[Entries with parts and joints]
══════════
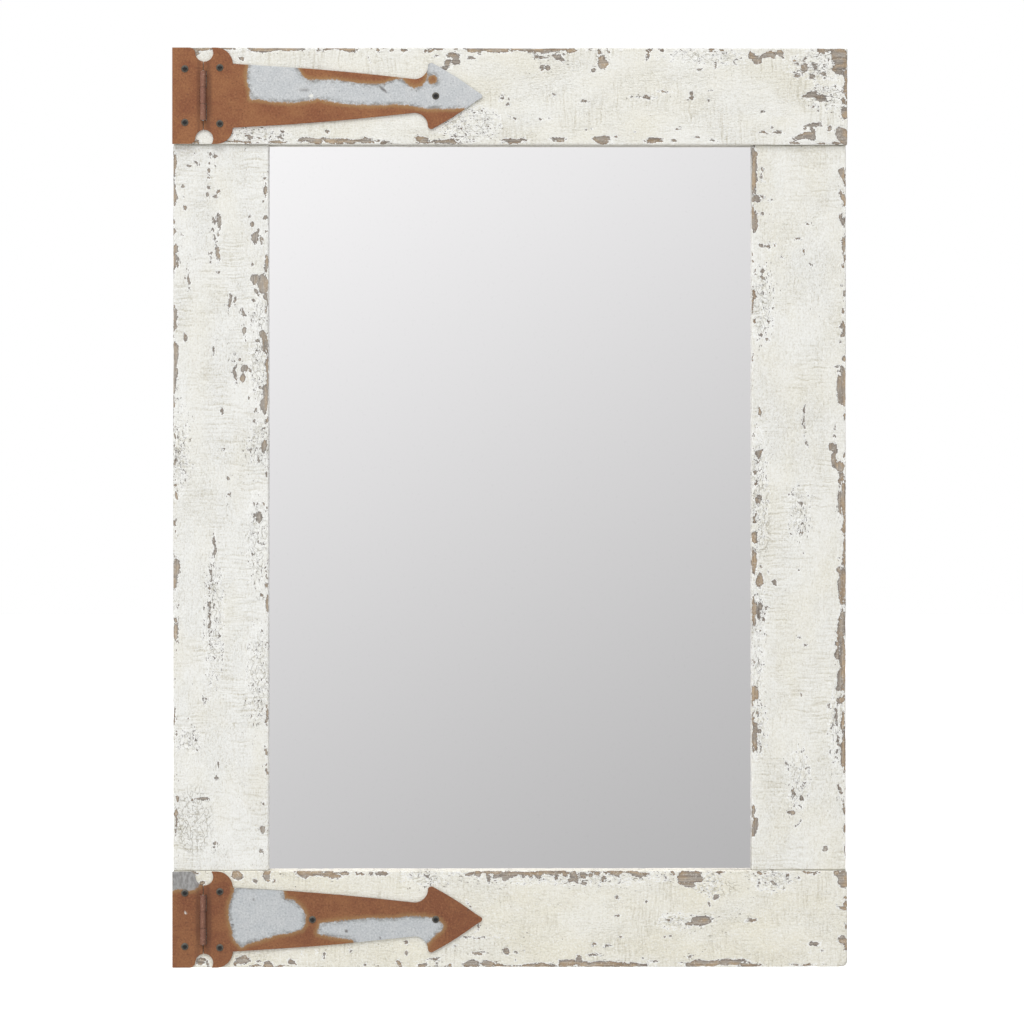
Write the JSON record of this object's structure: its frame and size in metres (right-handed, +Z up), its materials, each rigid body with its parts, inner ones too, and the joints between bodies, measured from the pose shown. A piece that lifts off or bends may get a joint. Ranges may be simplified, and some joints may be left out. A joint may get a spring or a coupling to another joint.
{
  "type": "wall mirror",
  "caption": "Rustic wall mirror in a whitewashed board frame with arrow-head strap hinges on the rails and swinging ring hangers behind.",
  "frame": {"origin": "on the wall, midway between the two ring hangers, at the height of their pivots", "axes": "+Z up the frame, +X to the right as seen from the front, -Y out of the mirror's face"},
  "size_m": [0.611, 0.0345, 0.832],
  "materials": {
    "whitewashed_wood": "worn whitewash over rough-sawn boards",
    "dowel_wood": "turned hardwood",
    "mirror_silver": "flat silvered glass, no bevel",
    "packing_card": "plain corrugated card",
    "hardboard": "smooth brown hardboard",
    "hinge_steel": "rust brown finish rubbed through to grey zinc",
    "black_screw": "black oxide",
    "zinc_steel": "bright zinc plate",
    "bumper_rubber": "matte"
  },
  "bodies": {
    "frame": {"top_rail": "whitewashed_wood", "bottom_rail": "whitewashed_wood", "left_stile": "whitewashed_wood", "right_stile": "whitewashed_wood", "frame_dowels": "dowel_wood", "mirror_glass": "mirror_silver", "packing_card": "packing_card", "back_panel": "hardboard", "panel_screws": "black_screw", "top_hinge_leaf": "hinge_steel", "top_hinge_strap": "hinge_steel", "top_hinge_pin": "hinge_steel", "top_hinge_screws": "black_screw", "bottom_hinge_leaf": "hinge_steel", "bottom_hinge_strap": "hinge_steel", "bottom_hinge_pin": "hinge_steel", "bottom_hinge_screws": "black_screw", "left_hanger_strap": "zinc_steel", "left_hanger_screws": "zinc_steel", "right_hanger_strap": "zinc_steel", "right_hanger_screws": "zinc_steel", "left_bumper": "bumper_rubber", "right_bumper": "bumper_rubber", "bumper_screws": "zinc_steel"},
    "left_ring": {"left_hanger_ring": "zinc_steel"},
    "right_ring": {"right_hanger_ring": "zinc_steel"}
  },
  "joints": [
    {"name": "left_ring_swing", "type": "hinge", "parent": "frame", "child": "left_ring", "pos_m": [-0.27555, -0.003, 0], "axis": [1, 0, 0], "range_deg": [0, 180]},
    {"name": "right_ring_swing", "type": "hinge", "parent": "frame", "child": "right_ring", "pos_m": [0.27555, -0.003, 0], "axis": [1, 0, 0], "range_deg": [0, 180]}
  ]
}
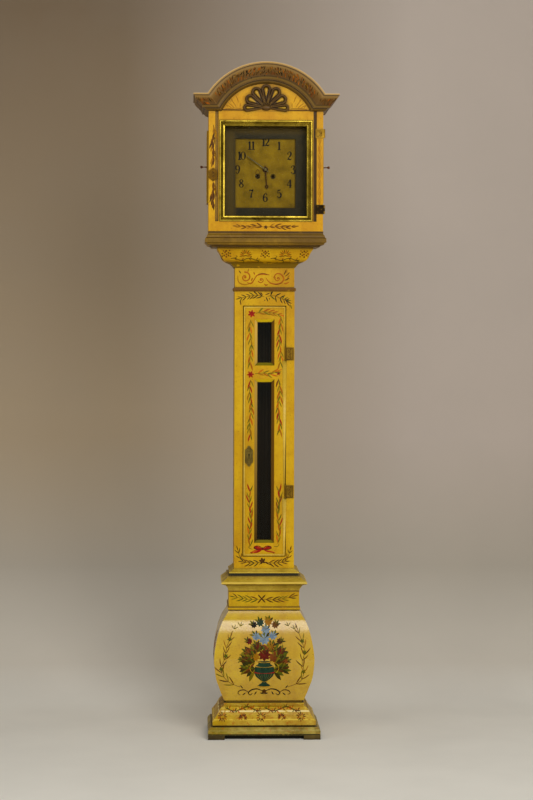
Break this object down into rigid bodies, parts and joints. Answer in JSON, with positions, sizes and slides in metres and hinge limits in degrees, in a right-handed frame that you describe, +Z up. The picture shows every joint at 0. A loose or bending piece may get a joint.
══════════
▶ **YOUR INSTRUCTIONS**
Extract, word for word, each line of the listing above.

▶ **COMPLETED TASK**
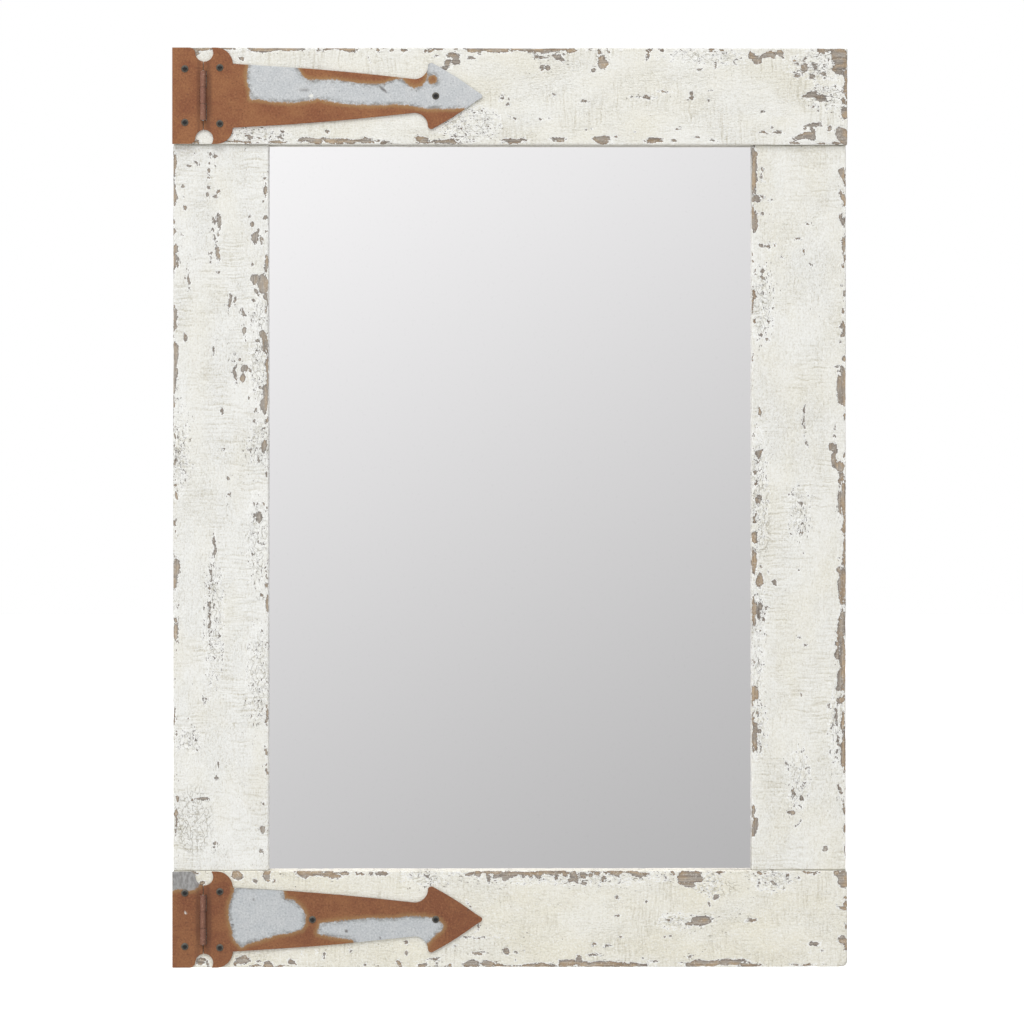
Write the JSON record of this object's structure: its frame and size in metres (right-handed, +Z up), its materials, each rigid body with its parts, inner ones too, and the joints between bodies, measured from the pose shown. A piece that lifts off or bends may get a joint. Ranges may be simplified, and some joints may be left out. A joint may get a spring or a coupling to another joint.
{
  "type": "wall mirror",
  "caption": "Rustic wall mirror in a whitewashed board frame with arrow-head strap hinges on the rails and swinging ring hangers behind.",
  "frame": {"origin": "on the wall, midway between the two ring hangers, at the height of their pivots", "axes": "+Z up the frame, +X to the right as seen from the front, -Y out of the mirror's face"},
  "size_m": [0.611, 0.0345, 0.832],
  "materials": {
    "whitewashed_wood": "worn whitewash over rough-sawn boards",
    "dowel_wood": "turned hardwood",
    "mirror_silver": "flat silvered glass, no bevel",
    "packing_card": "plain corrugated card",
    "hardboard": "smooth brown hardboard",
    "hinge_steel": "rust brown finish rubbed through to grey zinc",
    "black_screw": "black oxide",
    "zinc_steel": "bright zinc plate",
    "bumper_rubber": "matte"
  },
  "bodies": {
    "frame": {"top_rail": "whitewashed_wood", "bottom_rail": "whitewashed_wood", "left_stile": "whitewashed_wood", "right_stile": "whitewashed_wood", "frame_dowels": "dowel_wood", "mirror_glass": "mirror_silver", "packing_card": "packing_card", "back_panel": "hardboard", "panel_screws": "black_screw", "top_hinge_leaf": "hinge_steel", "top_hinge_strap": "hinge_steel", "top_hinge_pin": "hinge_steel", "top_hinge_screws": "black_screw", "bottom_hinge_leaf": "hinge_steel", "bottom_hinge_strap": "hinge_steel", "bottom_hinge_pin": "hinge_steel", "bottom_hinge_screws": "black_screw", "left_hanger_strap": "zinc_steel", "left_hanger_screws": "zinc_steel", "right_hanger_strap": "zinc_steel", "right_hanger_screws": "zinc_steel", "left_bumper": "bumper_rubber", "right_bumper": "bumper_rubber", "bumper_screws": "zinc_steel"},
    "left_ring": {"left_hanger_ring": "zinc_steel"},
    "right_ring": {"right_hanger_ring": "zinc_steel"}
  },
  "joints": [
    {"name": "left_ring_swing", "type": "hinge", "parent": "frame", "child": "left_ring", "pos_m": [-0.27555, -0.003, 0], "axis": [1, 0, 0], "range_deg": [0, 180]},
    {"name": "right_ring_swing", "type": "hinge", "parent": "frame", "child": "right_ring", "pos_m": [0.27555, -0.003, 0], "axis": [1, 0, 0], "range_deg": [0, 180]}
  ]
}
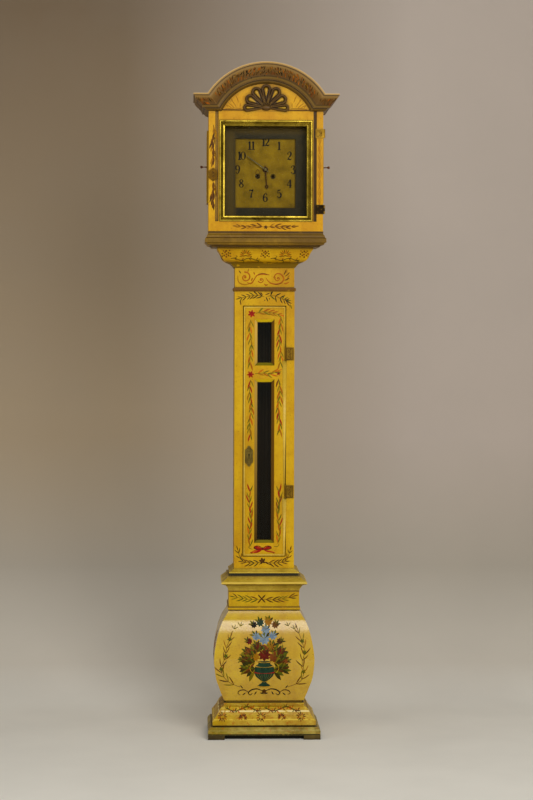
Break this object down into rigid bodies, parts and joints. Answer in JSON, with positions, sizes and slides in metres and hinge limits in degrees, in a right-handed frame that you describe, +Z up. The picture shows every joint at 0. A loose or bending piece may get a joint.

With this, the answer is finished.